Many pro-lifers' attempts to associate pro-choicers with genocide and racism is a disgusting strawman. There are few, if any "pro-abortionists." Pro-choice advocates simply do not force or counsel a woman to abort/keep a child she wants/doesn't want. Otherwise, one abrogates a woman's right to self-determination and SCOTUS defined privacy.
The polarizing strawman "innocent life" has no basis in medical science. A delivered pregnancy shorter than 20 weeks has a 99 percent mortality rate, with mortality decreasing with increased gestation time. A fetus, potential human life, often cannot be saved in the best conditions.

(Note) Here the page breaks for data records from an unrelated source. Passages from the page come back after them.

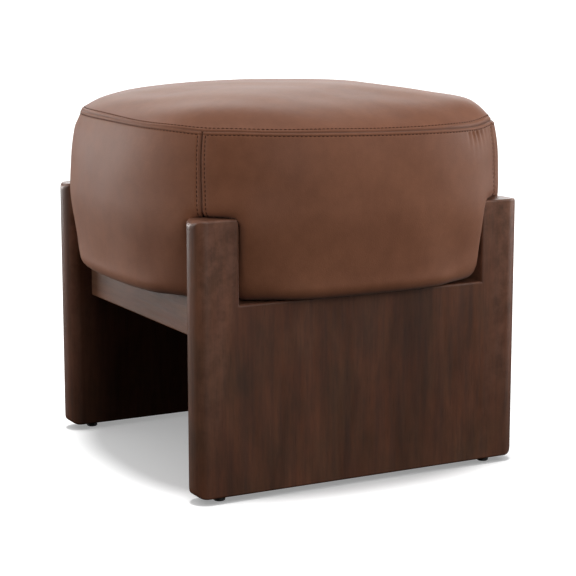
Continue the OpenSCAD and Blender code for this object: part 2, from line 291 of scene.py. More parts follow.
def plain_wood_material(name, light, dark, stretch):
    """Unfinished beech or the edge and face of plywood."""
    m = Shader(name, roughness=0.62)
    rings = m.noise(20, 5, 0.6, stretch, 0.3)
    color = m.ramp(rings, (0.3, dark), (0.7, light))
    flecks = m.noise(300, 2, 0.5, stretch)
    m.color(m.mix(m.span(flecks, 0.6, 0.72, 0, 0.4), color, tuple(0.6 * c for c in dark)))
    m.bump(flecks, 0.0002, 0.3)
    return m.material


def steel_material():
    """Zinc-plated steel with a cloudy shine."""
    m = Shader("steel_zinc", roughness=0.35, Metallic=1.0)
    cloud = m.noise(90, 4, 0.6)
    m.color(m.ramp(cloud, (0.3, (0.42, 0.42, 0.43)), (0.7, (0.62, 0.62, 0.60))))
    m.roughness(m.span(cloud, 0.3, 0.7, 0.28, 0.45))
    m.bump(m.noise(700, 3), 0.0001, 0.2)
    return m.material


def nylon_material():
    """Dark moulded nylon of the glides."""
    m = Shader("nylon_dark", roughness=0.5)
    cloud = m.noise(120, 4, 0.6)
    m.color(m.ramp(cloud, (0.3, (0.010, 0.009, 0.008)), (0.7, (0.022, 0.019, 0.017))))
    m.roughness(m.span(cloud, 0.3, 0.7, 0.42, 0.6))
    m.bump(m.noise(900, 3), 0.0001, 0.3)
    return m.material


def woven_material(name, dark, light, scale):
    """Woven cloth or webbing: two crossing waves."""
    m = Shader(name, roughness=0.85)
    weave = m.math("MULTIPLY", m.wave(scale, "X"), m.wave(scale, "Y"))
    color = m.ramp(weave, (0.1, dark), (0.8, light))
    m.color(m.mix(m.span(m.noise(30), 0.3, 0.7, 0.0, 0.3), color, dark))
    m.bump(weave, 0.0003, 0.5)
    return m.material


def fibre_material(name, tone, scale):
    """Foam cells or polyester fibre, in one tone."""
    m = Shader(name, roughness=0.95)
    cells = m.noise(scale, 6, 0.7)
    m.color(m.ramp(cells, (0.3, tuple(0.8 * c for c in tone)), (0.7, tone)))
    m.bump(cells, 0.0008, 0.6)
    return m.material


def thread_material():
    """Twisted sewing thread, darker than the leather."""
    m = Shader("thread_brown", roughness=0.85, Specular_IOR_Level=0.1)
    twist = m.wave(900, "DIAGONAL")
    m.color(m.ramp(twist, (0.2, (0.034, 0.012, 0.008)), (0.8, (0.070, 0.026, 0.016))))
    m.bump(twist, 0.00015, 0.5)
    return m.material


def floor_material():
    """Pale studio floor that glows a little, so that it stays near white around the pouf."""
    m = Shader("floor_pale", roughness=0.9, Specular_IOR_Level=0.1, Emission_Color=(1, 1, 1, 1),
               Emission_Strength=0.3)
    m.color(m.ramp(m.noise(3), (0.3, (0.86, 0.86, 0.86)), (0.7, (0.88, 0.88, 0.88))))
    return m.material


# ---- wooden side panels ----------------------------------

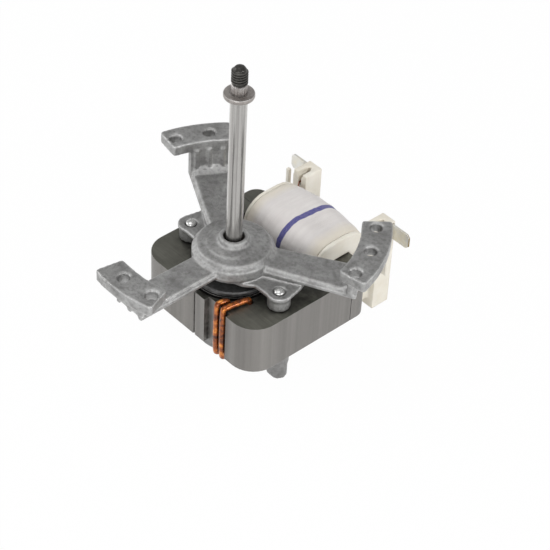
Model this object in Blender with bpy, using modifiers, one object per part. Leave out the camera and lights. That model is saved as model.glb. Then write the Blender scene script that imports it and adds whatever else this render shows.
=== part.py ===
# Oven fan motor: a shaded-pole motor with a three-armed cast bracket and a long threaded fan shaft.
# The origin is on the shaft's axis, at the flat end of the rear bearing cup. +Z runs up the shaft,
# +Y points to the coil, and all lengths are in metres.

import math

import bmesh
import bpy
from mathutils import Matrix, Vector

MM = 0.001
WELD_DISTANCE = 0.0001 * MM

# Running and seating clearances
FACE_GAP = 0.3 * MM
PRESS_GAP = 0.2 * MM
RUNNING_GAP = 0.12 * MM
AIR_GAP = 0.5 * MM
OVERLAP = 0.4 * MM

# How many flat sides stand in for a round one, from holes and rivets up to the hub
SMALL_SIDES = 14
RING_SIDES = 24
LARGE_SIDES = 36
BORE_SIDES = 48

# Laminated core
CORE_WIDTH = 60.5 * MM
CORE_END_Y = 17.6 * MM
CORE_CORNER_RADIUS = 9.7 * MM
CORE_BOTTOM_Z = 11.5 * MM
STACK_HEIGHT = 20.0 * MM
LEG_CLEARANCE = 2.55 * MM
YOKE_NEAR_Y = 30.0 * MM
YOKE_DEPTH = 8.8 * MM
YOKE_CORNER_RADIUS = 5.0 * MM
RING_RECESS_START = 5.2 * MM
RING_RECESS_END = 16.6 * MM
RING_RECESS_DEPTH = 2.2 * MM
BRIDGE_GROOVE_WIDTH = 0.9 * MM
BRIDGE_GROOVE_DEPTH = 0.45 * MM

# Rotor and shaft
ROTOR_RADIUS = 15.3 * MM
ROTOR_LIFT = 0.8 * MM
ROTOR_BARS = 17
BAR_RADIUS = 1.0 * MM
BAR_SIDES = 6
BAR_CIRCLE_RADIUS = 13.2 * MM
END_RING_INNER_RADIUS = 8.0 * MM
END_RING_OUTER_RADIUS = 14.9 * MM
END_RING_HEIGHT = 1.5 * MM
SHAFT_RADIUS = 2.95 * MM
SHAFT_END_CLEARANCE = 0.5 * MM
COLLAR_RADIUS = 5.3 * MM
COLLAR_THICKNESS = 1.7 * MM
COLLAR_TOP_Z = 109.4 * MM
NECK_RADIUS = 2.75 * MM
NECK_LENGTH = 3.4 * MM
THREAD_RADIUS = 2.85 * MM
THREAD_LENGTH = 7.1 * MM
TIP_CHAMFER = 1.2 * MM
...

Pro-lifers should complain that Erectile Dysfunction can be treated (arguably increasing pre-term birth and miscarriage rate), but every pre-term baby cannot be saved. Pro-lifers ignore spontaneous abortions (a.k.a. miscarriages), which occur in 25 percent of pregnancies.
Believers in "Something Else" should also condemn their allegedly benevolent, powerful deity for not saving an "innocent life" through negligence or unintelligent design of the reproductive system. Will pro-lifers make exceptions when the mother's health is threatened by medical complications or for victims of rape or incest? Will they force women to terminate or delay higher education during and after pregnancy, education that can grant more personal stability to conceive, carry to term and nurture a child for 18 years?
The transition from fetus to a human person is a gradual process. Just as the law makes a sudden distinction between childhood vice adulthood at 18 years old, there is no objective standard to judge legal personhood for a fetus. Each jurisdiction makes up its own collective mind. Abortion is most emphatically NOT murder. It is a most often a spontaneous, natural act, and far less often a medical procedure done for any number of valid moral, ethical and responsible reasons.